Looking at climate data, the algorithm alters the musical score to account for predicted changes in rainfall, biodiversity, sea-level rise, and extreme weather events for the location of performance. In some locations, storms will be more intense, the sea level will be dangerously rising, and wildlife will disappear.

Climate change

There is no doubt that climate change is unravelling our seasons, and Spanish music director Hache Costa has adopted Vivaldi’s most famous work to reflect the grim reality of global warming. “If someone were to compose The Four Seasons from an absolutely realistic perspective,” the composer writes, “the music would be much more aggressive and grittier.” 

Costa projects the effects of global warming by adding prominence and drama to the summer concerto while shortening the other three. This re-composition is accompanied by projected images of wildfires and other effects of climate change, including drought. As Costa explained, “I would love the audience to feel really bothered at some point by becoming truly aware of what is happening.”

Max Richter

Max Richter

Award-winning composer and pianist Max Richter is not attempting to shock his audience, but he is actually advocating dialogue instead. Classically trained, Richter graduated in composition from the Royal Academy of Music and studied with the legendary Italian composer Luciano Berio. He loved the Vivaldi original as a child, but hearing the music abused for various reasons and causes, “it becomes an irritant.”

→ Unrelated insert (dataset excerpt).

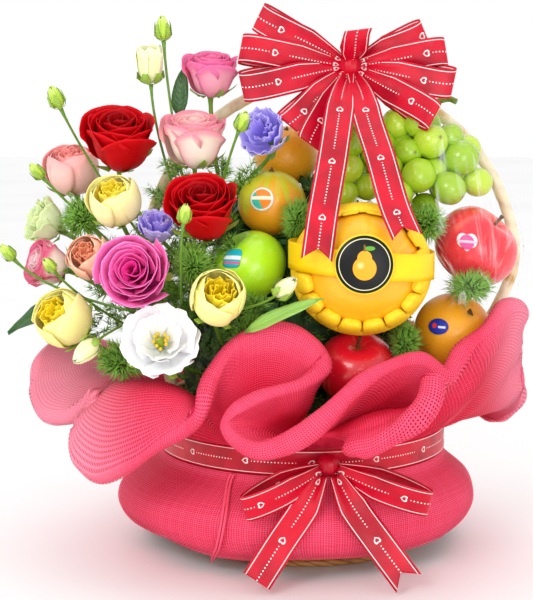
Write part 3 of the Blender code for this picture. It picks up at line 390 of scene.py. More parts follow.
def linear(code: str) -> tuple[float, float, float, float]:
    """Linear RGBA of an sRGB hex code such as #FF8800."""
    srgb = np.array([int(code[i : i + 2], 16) for i in (1, 3, 5)]) / 255.0
    rgb = np.where(srgb <= 0.04045, srgb / 12.92, ((srgb + 0.055) / 1.055) ** 2.4)
    return (*(float(c) for c in rgb), 1.0)


def add_node(
    tree: Tree,
    kind: str,
    links: dict[str | int, Socket] | None = None,
    values: dict[str | int, object] | None = None,
    **settings: object,
) -> bpy.types.Node:
    """Adds one node with its settings and links.

    Args:
        tree: the material's node tree.
        kind: the node's type, without its leading ShaderNode.
        links: the outputs that feed its inputs.
        values: the values that its other inputs hold.
        settings: its properties.

    Returns:
        The node.
    """
    made = tree.nodes.new("ShaderNode" + kind)
    for name, value in settings.items():
        setattr(made, name, value)
    for name, value in (values or {}).items():
        made.inputs[name].default_value = value
    for name, socket in (links or {}).items():
        tree.links.new(socket, made.inputs[name])
    return made


@dataclass(frozen=True)
class Field:
    """A number that changes over a surface, worked out by math nodes."""

    tree: Tree
    socket: Socket

    def math(self, operation: str, other: "Field | float | None" = None) -> "Field":
        """This value and another through one Math node."""
        links, values = {0: self.socket}, {}
        if isinstance(other, Field):
            links[1] = other.socket
        elif other is not None:
            values[1] = float(other)
        made = add_node(self.tree, "Math", links, values, operation=operation)
        return Field(self.tree, made.outputs[0])

    def __add__(self, other: "Field | float") -> "Field":
        """Sum."""
        return self.math("ADD", other)

    def __sub__(self, other: "Field | float") -> "Field":
        """Difference."""
        return self.math("SUBTRACT", other)

    def __mul__(self, other: "Field | float") -> "Field":
        """Product."""
        return self.math("MULTIPLY", other)

    def __pow__(self, other: float) -> "Field":
        """Power."""
        return self.math("POWER", other)

    def wave(self, period: float) -> "Field":
        """Distance from the nearest multiple of a period: 0 there, half a period between."""
        return self.math("PINGPONG", period / 2)

    def step(self, low: float, high: float) -> "Field":
        """Smooth step from 0 at low to 1 at high; it falls where low is the larger."""
        made = add_node(
            self.tree,
            "MapRange",
            {0: self.socket},
            {1: low, 2: high, 3: 0.0, 4: 1.0},
            interpolation_type="SMOOTHSTEP",
        )
        return Field(self.tree, made.outputs[0])

    def mix(self, low: "Field | str", high: "Field | str") -> "Field":
        """Colour from low, where this value is 0, to high, where it is 1."""
        links, values = {0: self.socket}, {}
        for index, colour in ((6, low), (7, high)):
            if isinstance(colour, Field):
                links[index] = colour.socket
            else:
                values[index] = linear(colour)
        made = add_node(self.tree, "Mix", links, values, data_type="RGBA")
        return Field(self.tree, made.outputs[2])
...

So, he decided to recompose the music, and his “New Four Seasons” weaves and loops the music to become a conversation between instruments and also a dialogue between the two composers. “There are sections where I’ve left Vivaldi alone,” he explains, “and other bits where there is basically only a homeopathic dose of Vivaldi in completely new music.” When it comes to climate change, we need a global dialogue with everybody pulling at the same string, and hopefully, Vivaldi can bring us all together.